Rob lived on the first floor of BOQ 16 in the middle of
the party zone. But he didn’t party much because of his devotion to Linda, who was waiting for him at home in Florida.
We bought Rob a bottle of champagne to help us all celebrate as soon as he landed from his last F-4 flight. We planned to meet him at the airplane. We didn’t always go to this much trouble, but this was not only Rob’s last flight in the F-4, but his last flight in the Air Force. He wasn’t just going home; he was going home to marry Linda. She’d visited Rob in Yokota and we all liked her a lot.
That last mission was to be a simulated bombing mission, involving a pop-up bombing maneuver.

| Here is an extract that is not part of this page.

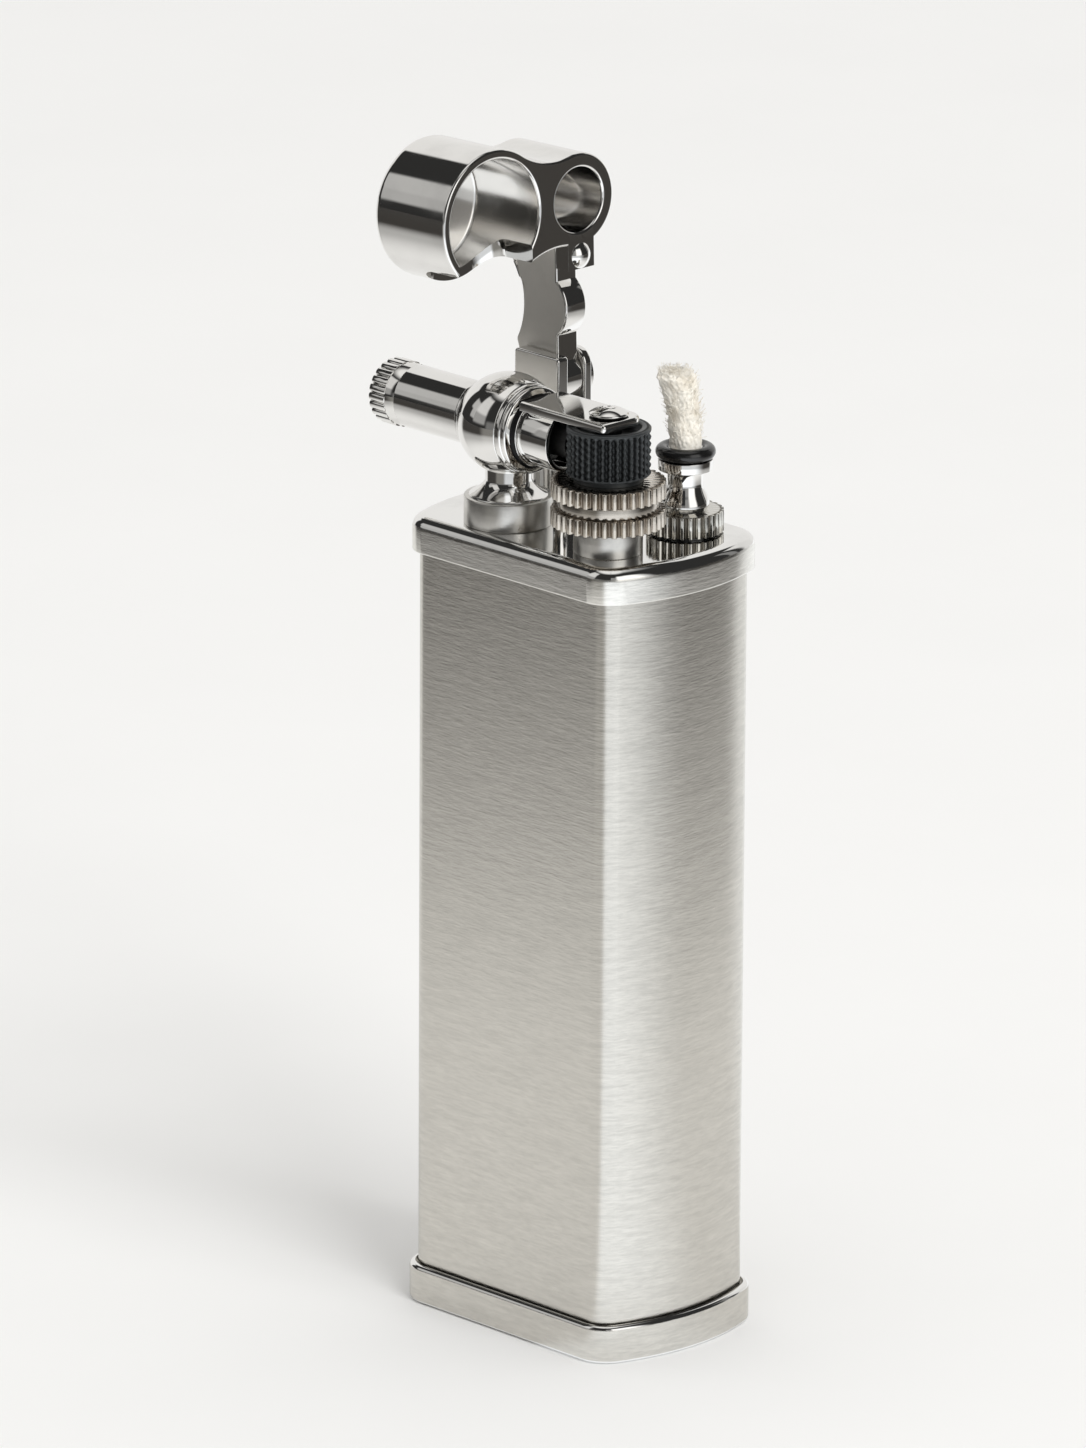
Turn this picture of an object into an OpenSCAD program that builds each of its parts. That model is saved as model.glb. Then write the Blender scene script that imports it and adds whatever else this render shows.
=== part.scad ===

Four aircraft, in single file, would fly at low level toward a mountain and then at the last minute pop up to bomb a target on the other side of the mountain. The target, I assume, was straight ahead, unlike most targets, which were usually approached from a ninety-degree angle high above the target. The problem was to make the transition from a climbing attitude straight at the target (over the mountain) to a dive. The flight leader briefed a kind of barrel-roll roll-in on the target. Had I been in the flight, I would have been surprised because I’d never heard of such a thing, much less practiced it.
Rob and Davie Long, Rob’s front-seater, were number two. Apparently the lead’s aircraft got very slow on the maneuver, and before Davie initiated the same maneuver, he had to reduce speed to keep adequate distance behind the lead aircraft. Apparently the combination of a strange maneuver and being too slow caused Rob’s F-4 to stall at low altitude, perhaps while inverted, and then to crash, killing both pilots.